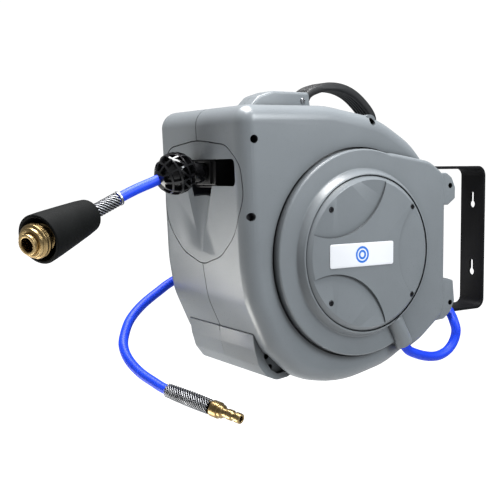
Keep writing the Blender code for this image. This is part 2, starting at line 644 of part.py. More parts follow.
def make_drum(looks, drum, housing):
    """Drum, wound hose, ratchet ring, spring case and the parts on the axle."""
    half = DRUM_HALF_WIDTH
    hub = [(72.4, half), (72.4, -half), (69, -half), (69, -4), (16, -4), (16, -30), (10.1, -30),
           (10.1, 30), (16, 30), (16, 4), (69, 4), (69, half)]
    finish(lathe('drum_hub', hub, SIDE, 24, ring=True), looks['black'], drum)
    for name, sign in (('drum_flange_near', 1), ('drum_flange_far', -1)):
        flange = [(108, 69.2), (109, 68.5), (109, 66.6), (70, 66.6), (70, 69.2)]
        finish(lathe(name, flange, side_frame(sign), 24, ring=True), looks['black'], drum)
    teeth = 24
    outline = []
    for i in range(teeth):
        for share, radius in ((0.0, 84.0), (0.9, 90.0)):
            angle = 2 * math.pi * (i + share) / teeth
            outline.append((radius * math.cos(angle), radius * math.sin(angle)))
    ratchet = slab('ratchet_ring', [outline, circle_outline(72, count=32)], 69.5, 75.5, SIDE)
    finish(ratchet, looks['black'], drum)
    case = [(58, -69.6), (58, -90), (10.3, -90), (10.3, -87.6), (55.6, -87.6), (55.6, -69.6)]
    finish(lathe('spring_case', case, SIDE, 24, ring=True), looks['steel'], drum)
    finish(make_main_spring(), looks['steel'], drum)
    path = []
    steps = 14
    inner_turns = 9
    for i in range(inner_turns * steps + 1):
        angle = 2 * math.pi * i / steps
        path.append((58 - WRAP_PITCH * i / steps, INNER_WRAP_RADIUS * math.cos(angle),
                     INNER_WRAP_RADIUS * math.sin(angle)))
    last_x = path[-1][0]
    outer_steps = 4 * steps + 3
    for i in range(1, outer_steps + 1):
        angle = 2 * math.pi * i / steps
        rise = min(1.0, i / 6)
        radius = INNER_WRAP_RADIUS + (WRAP_RADIUS - INNER_WRAP_RADIUS) * rise
        share = max(0.0, (i - 3) / (outer_steps - 3))
        path.append((last_x + (0 - last_x) * share, radius * math.cos(angle), radius * math.sin(angle)))
    finish(tube('wound_hose', path, HOSE_RADIUS, TOP, 0), looks['hose'], drum)
    axle = [(0, 88), (10, 88), (10, -103), (0, -103)]
    finish(lathe('axle', axle, SIDE, 24), looks['steel'], housing)
    swivel = [(0, 111), (8, 111), (9, 110), (9, 105.4), (12.5, 105.4), (12.5, 104.2), (10, 104.2),
              (10, 88.4), (0, 88.4)]
    body = lathe('swivel_body', swivel, SIDE, 18)
    add(body, lathe('swivel_spigot', [(0, 44.6), (4.5, 44.6), (4.5, 0), (0, 0)], channel_frame(), 16))
    finish(body, looks['brass'], housing)


def make_main_spring():
    """Flat spiral spring wound inside its case."""
    data = bpy.data.curves.new('main_spring', 'CURVE')
    data.dimensions = '2D'
    data.fill_mode = 'NONE'
    data.extrude = 7.2 * MM
    turns = 5
    steps = 12
    spline = data.splines.new('POLY')
    spline.points.add(turns * steps)
    for i, point in enumerate(spline.points):
        radius = 16 + 36 * i / (turns * steps)
        angle = 2 * math.pi * i / steps
        point.co = (radius * math.cos(angle) * MM, radius * math.sin(angle) * MM, 0, 1)
    obj = bpy.data.objects.new('main_spring', data)
    bpy.context.scene.collection.objects.link(obj)
    obj.matrix_world = SIDE @ Matrix.Translation((0, 0, -79 * MM))
    spring = solid_of(obj)
    thick = spring.modifiers.new('Thickness', 'SOLIDIFY')
    thick.thickness = 0.9 * MM
    thick.offset = 0
    return spring


def make_pawl(looks, housing):
    """Pawl beside the ratchet ring, with its pin in the near shell."""
    turn = math.radians(112)
    pivot = Vector((0, 103 * math.cos(turn), 103 * math.sin(turn)))
    body = body_empty('body_pawl', pivot + Vector((72, 0, 0)), housing)
    a, b = pivot.y, pivot.z
    inward = Vector((-a, -b)).normalized()
    cross = Vector((-inward.y, inward.x))

    def spot(forward, sideways):
        place = Vector((a, b)) + inward * forward + cross * sideways
        return place.x, place.y
    outline = [spot(-6, -4), spot(0, -6.5), spot(5, -4), spot(7, 4), spot(10.6, 22), spot(7, 23), spot(0, 12),
               spot(-6, 5)]
    pawl = slab('pawl', [outline, circle_outline(3.15, a, b, 12)], 70.5, 75, SIDE)
    finish(pawl, looks['steel'], body)
    pin_frame = columns((0, 1, 0), (0, 0, 1), (1, 0, 0), pivot)
    pin = lathe('pawl_pin', [(0, 90.6), (3, 90.6), (3, 70), (0, 70)], pin_frame, 16)
    finish(pin, looks['steel'], housing)


def make_label(look, body):
    outline = box_outline(-60.6, 33, -13.6, 13.6, 2.5)
    finish(slab('label', [outline], COVER_FACE + 0.05, COVER_FACE + 0.6, SIDE), look, body)


def make_fixings(looks, housing):
    """Screws of the covers, the shells and the handle."""
    for side, sign in (('near', 1), ('far', -1)):
        for i, (a, b) in enumerate(COVER_SCREWS):
            frame = along((sign * (COVER_FACE - 0.5), a, b), (sign, 0, 0))
            screw = make_screw(f'cover_screw_{side}_{i}', frame, 3.1, 1.9, 1.5, 12, sign > 0)
            finish(screw, looks['dark_steel'], housing)
    for i, (a, b) in enumerate(SHELL_SCREWS):
        frame = along((76, a, b), (1, 0, 0))
        finish(make_screw(f'shell_screw_{i}', frame, 4.2, 3, 2, 5.4), looks['dark_steel'], housing)


def looks_for_reel():
    return {
        'shell': material('shell_plastic', (0.20, 0.225, 0.25), 0.42),
        'black': material('black_plastic', (0.015, 0.015, 0.017), 0.5),
        'ball': material('gloss_black', (0.008, 0.008, 0.009), 0.12),
        'hose': material('blue_hose', (0.012, 0.06, 0.75), 0.3),
        'rubber': material('black_rubber', (0.02, 0.021, 0.023), 0.72),
        'brass': material('brass', (0.72, 0.5, 0.2), 0.28, 1.0),
        'steel': material('bright_steel', (0.5, 0.5, 0.52), 0.3, 1.0),
        'dark_steel': material('dark_steel', (0.06, 0.06, 0.065), 0.35, 1.0),
        'nylon': material('roller_nylon', (0.03, 0.03, 0.032), 0.45),
        'powder': material('black_powder_coat', (0.012, 0.012, 0.013), 0.55),
        'label': material('blank_label', (0.88, 0.88, 0.9), 0.35),
    }


def build():
    looks = looks_for_reel()
    bracket = body_empty('body_bracket', (0, PLATE_BACK, -2))
    housing = body_empty('body_housing', (0, PIVOT_Y, -2), bracket)
    hose_run = body_empty('body_hose_run', (0, -190, EXIT_HEIGHT), housing)
    drum = body_empty('body_drum', (0, 0, 0), housing)
    finish(make_bracket(), looks['powder'], bracket)
    make_pivot(looks['steel'], bracket)
    for side, sign in (('near', 1), ('far', -1)):
        finish(make_shell(f'{side}_shell', sign), looks['shell'], housing)
        finish(make_cover(f'{side}_cover', sign), looks['shell'], housing)
    finish(make_mouth_panel(), looks['shell'], housing)
    finish(make_handle(), looks['black'], housing)
    make_label(looks['label'], housing)
    make_fixings(looks, housing)
    make_guide(looks, housing)
    make_pawl(looks, housing)
    make_drum(looks, drum, housing)
    make_inlet(looks, housing)
    make_ball(looks['ball'], hose_run)
    make_outlet(looks, hose_run)


clear_scene()
CUTTERS = collection('cutters')
REEL = collection('retractable_hose_reel')
build()
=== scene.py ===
"""Looks of a wall-mounted retractable air hose reel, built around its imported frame.

Lengths are in millimetres about the drum's axis, and MM turns them into the frame's metres.
+X is the label side, -Y points away from the wall, +Z is up.
"""
import json
import math

import bmesh
import bpy
from mathutils import Matrix, Vector


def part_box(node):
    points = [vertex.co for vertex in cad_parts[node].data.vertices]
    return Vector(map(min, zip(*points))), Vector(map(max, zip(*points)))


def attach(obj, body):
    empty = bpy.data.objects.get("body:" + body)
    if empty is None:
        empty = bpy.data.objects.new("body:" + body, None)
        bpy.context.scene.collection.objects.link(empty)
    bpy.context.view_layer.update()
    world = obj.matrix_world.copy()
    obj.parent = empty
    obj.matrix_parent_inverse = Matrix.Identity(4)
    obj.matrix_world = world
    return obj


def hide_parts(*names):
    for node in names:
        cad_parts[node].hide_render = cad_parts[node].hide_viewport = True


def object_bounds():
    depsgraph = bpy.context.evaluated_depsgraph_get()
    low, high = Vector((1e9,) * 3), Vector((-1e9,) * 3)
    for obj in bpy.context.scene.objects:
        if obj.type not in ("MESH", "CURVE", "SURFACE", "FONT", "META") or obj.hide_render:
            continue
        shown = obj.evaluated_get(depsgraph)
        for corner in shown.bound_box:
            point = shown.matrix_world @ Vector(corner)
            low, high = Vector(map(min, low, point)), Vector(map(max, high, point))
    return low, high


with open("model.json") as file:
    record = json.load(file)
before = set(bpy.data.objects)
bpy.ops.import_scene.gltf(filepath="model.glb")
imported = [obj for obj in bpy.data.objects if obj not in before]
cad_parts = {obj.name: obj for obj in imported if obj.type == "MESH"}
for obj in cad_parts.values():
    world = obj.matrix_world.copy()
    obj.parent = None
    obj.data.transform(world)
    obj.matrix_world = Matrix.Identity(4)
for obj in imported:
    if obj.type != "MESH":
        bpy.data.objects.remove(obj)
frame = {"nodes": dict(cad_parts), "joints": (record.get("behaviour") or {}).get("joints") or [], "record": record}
cad_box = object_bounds()

MM = 0.001
JOINTS = {joint["name"]: joint for joint in frame["joints"]}
DRUM_AXIS = Vector(JOINTS["drum_spin"]["pos_m"])
PIVOT_Y = (JOINTS["reel_swivel"]["pos_m"][1] - DRUM_AXIS.y) / MM
BODY_OF = {node: body for body, nodes in frame["record"]["behaviour"]["bodies"].items() for node in nodes}
SLOT_OF = {part["node"]: part["material_slot"] for part in frame["record"]["subparts"]}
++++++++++
=== Written instruction ===
Copy every line of the data that holds the string "Identity".

=== Solution below ===
    obj.matrix_parent_inverse = Matrix.Identity(4)
    obj.matrix_world = Matrix.Identity(4)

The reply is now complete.